25 Nov December at Experienced Goods Thrift Shop
Looking back over the articles I have written for this newsletter, I’ve noticed how I tend to track time by the seasons and what is going on in the natural world. January: It’s snowing. Again. March: Snowing, but the light is shifting toward longer days. May: Leaves on the trees! July: Garden, garden and more garden. October: Foliage, harvest and a chill in the air, cooking stews and baking bread. Now it’s December and the muted colors of grey, brown and pine green outside echo my desire to hunker down and appreciate the slower metabolism of winter.
But wait! The holidays are upon us! Just writing that makes my heart rate go up a little, so ingrained is the belief that Thanksgiving and Christmas and all they entail requires a packed schedule of planning, shopping, cooking and festivities. THIS year, however, . . . we all know about this year. The year of the COVID-19 pandemic, the year of a very fraught national election, the year everything we have taken for granted as normal has been turned on its head. Perhaps hardest of all has been forgoing plans to gather with family and friends to celebrate, knowing that this year it’s more loving and thoughtful to keep each other safe from potential infection.
In so many ways this has been a year of learning to wait, of having patience and tolerating uncertainty. I got a healthy dose of that lesson in early November when I woke up one morning with a sore throat. Allergies, I thought as I drank my morning coffee and made plans for the day. It was a Monday: Experienced Goods was closed and I had grocery shopping to do and an appointment to go to. Then the sneezing, runny nose and congestion kicked in, tell-tale signs of a head cold. And because it’s this particular year, because we’ve all been drilled in the importance of treating cold symptoms as possible COVID symptoms, I cancelled my appointment, called my doctor’s office and made an appointment to be tested that afternoon. I also called Karen and explained the situation; to keep my co-workers and anyone else I came into contact with safe, I could not return to work until I got a negative test result. In the before times, I would have taken a day off, two at most, to get over the worst of the cold symptoms and then returned to work with a box of tissues and a supply of cough drops in my bag. But everything is different this year and I would have to wait, 3-5 days said my doctor’s office.

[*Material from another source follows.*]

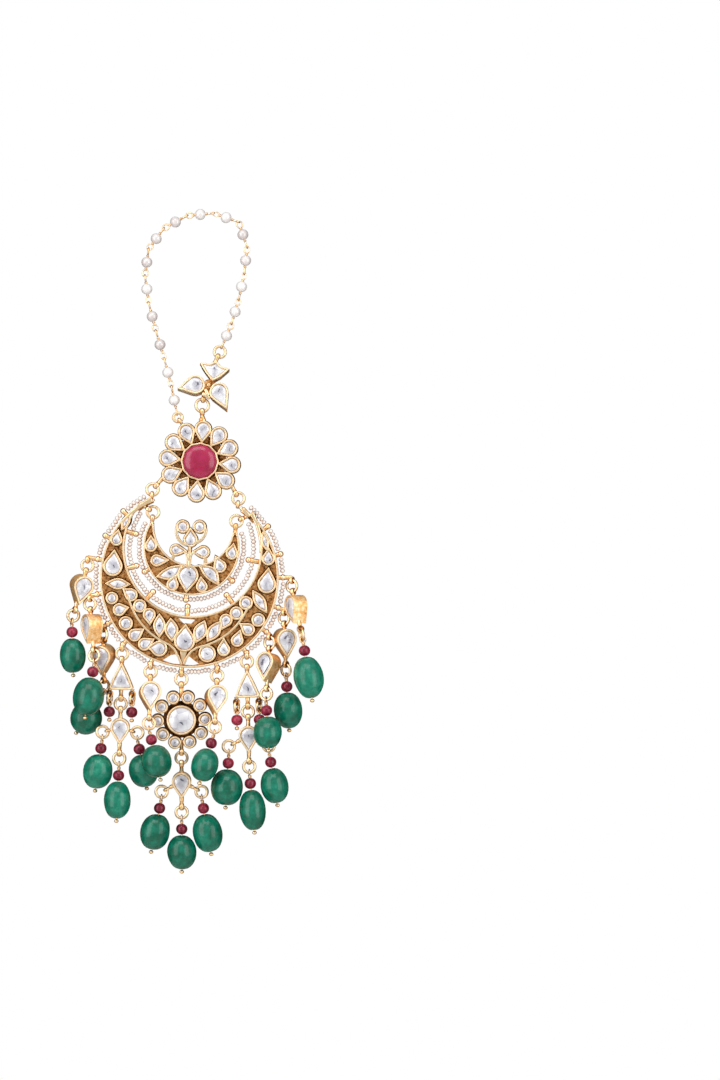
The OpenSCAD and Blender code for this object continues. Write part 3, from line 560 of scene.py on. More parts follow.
def add_bail(bm, at, ring, away=None, length=0.0, band=1.9, size=0.70):
    """A strip loop round a ring's wire at a point, with a stalk that leads away from it"""
    centre, axis, radius = ring
    strip = 0.27
    add_ring(bm, at, (at - centre).cross(axis), size, strip, band=band, steps=24)
    if length:
        away = away.normalized() * 0.001
        add_rod(bm, at + away * (size + 0.14), at + away * length, 0.45, 0.56, soft=0.08)


def add_bail_at(bm, ring, degrees, length, band=1.9):
    """A strip loop at an angle of a ring, its stalk straight away from the ring's middle"""
    at = on_ring(ring, degrees)
    add_bail(bm, at, ring, at - ring[0], length, band)


def dress(name, bm, material, body, slot, *nodes, crease=38):
    """Makes a piece of a mesh, hangs it on its body, and hides the nodes of the frame that it stands for"""
    bmesh.ops.recalc_face_normals(bm, faces=bm.faces)
    for face in bm.faces:
        face.smooth = True
    piece = make_object(name, bm, material)
    piece.data.set_sharp_from_angle(angle=math.radians(crease))
    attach(piece, body)
    if nodes:
        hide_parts(*nodes)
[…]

This was also the week of the presidential election, and like many people, I was consumed with worry about the result. It was clear we would not know a definitive outcome for several days after the election as votes were counted, a process I likened to watching the movie The Exorcist for the first time when I was in college: mostly with my eyes closed but sneaking a peek now and then. So, more waiting. Waiting to find out who would be leading the country for the next four years. Waiting to find out if I had a disease that has killed hundreds of thousands of people so far. Worried that if my test was positive, I might have exposed my co-workers and the many people that shop at Experienced Goods to that disease. Waiting and feeling awful and binge watching The Umbrella Academy on Hulu. Also REALLY missing being at work. Now, I have had quite a variety of jobs in my life, some strange, some boring, some relatively tolerable. I would not say that I ever missed being at any of them when I had time off. Until now. I missed my co-workers, I missed how we laugh and work so well together. I missed the ever changing and fascinating variety of goods we sell. I missed the quirky, you-can’t-make-it-up energy of our customers and how much they appreciate us and the shop. I wanted to be back in the thick of it, not stuck at home waiting, waiting, waiting.

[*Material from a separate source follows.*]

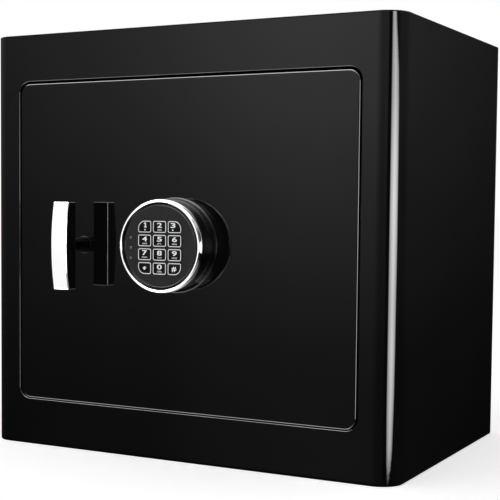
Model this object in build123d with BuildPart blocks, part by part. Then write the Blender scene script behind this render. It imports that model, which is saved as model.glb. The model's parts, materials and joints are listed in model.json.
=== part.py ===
from build123d import *
import math
import os

os.makedirs("parts", exist_ok=True)

# Compact fire safe with an inset door, a round electronic keypad and a
# quarter-turn bar handle.
# Frame: origin at the centre of the body's footprint on the floor, +X to the
# right seen from the front, the door faces -Y, +Z up. Millimetres.

# ---------------------------------------------------------------- dimensions
# body
BODY_W, BODY_D, BODY_H = 432.0, 300.0, 406.0
SHELL_T = 2.5
FRONT_R = 21.0          # front vertical corners
REAR_R = 10.0           # all edges around the back panel
EDGE_R = 1.2            # top and bottom edges of front and sides
Y_FRONT = -BODY_D / 2
MID_Z = BODY_H / 2

# door opening and the ring that lines it
OPEN_W, OPEN_H, OPEN_R = 363.0, 314.6, 12.0
FRAME_T = 6.0
FRAME_IN = 2.5          # frame starts behind the front sheet
STEP_Y = -92.0          # face of the inner step, where the seal sits
STEP_T = 3.0
CAV_W, CAV_H, CAV_R = 336.0, 288.0, 6.0
CAV_BACK = 118.0
LINER_T = 1.5
GAP_FILL = 0.3          # air between the cast insulation and its neighbours

# door
DOOR_GAP = 1.4          # at the hinge collar
GAP_LATCH, GAP_HINGE = 2.0, 1.7
GAP_TOP, GAP_BOTTOM = 2.2, 0.7   # the front plate hangs a little low
DOOR_W, DOOR_H = OPEN_W - GAP_LATCH - GAP_HINGE, OPEN_H - GAP_TOP - GAP_BOTTOM
DOOR_CX = (GAP_LATCH - GAP_HINGE) / 2
DOOR_CZ = MID_Z + (GAP_BOTTOM - GAP_TOP) / 2
DOOR_R = 10.6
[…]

I called my doctor’s office on Thursday, no test result. I called again on Friday, no result. Tests were being sent to the Mayo Clinic due to a problem with the lab at UVM in Burlington, so I was informed it would probably be Monday at the earliest. At this point I was feeling good enough to work on some sewing projects and do a little yardwork, so I used those activities to help me embrace the state of uncertainty, and to remember that my job at Experienced Goods would be there for me whenever I was able to return. By Saturday, we had a new president, and by Monday afternoon, I had my test result: Negative! Two reasons to be overjoyed, two reasons to dance a little jig and hug my cat!
At Experienced Goods we are selling holiday decorations at a mad clip, people are shopping for gifts and party clothes (Dress up at home! It’s fun!) and despite everything there is a festive mood in the air. During this extremely abnormal time, there is something wonderfully normal about that, and after a year of too many aberrations, too much waiting and too much stress, normal feels like the best gift of all.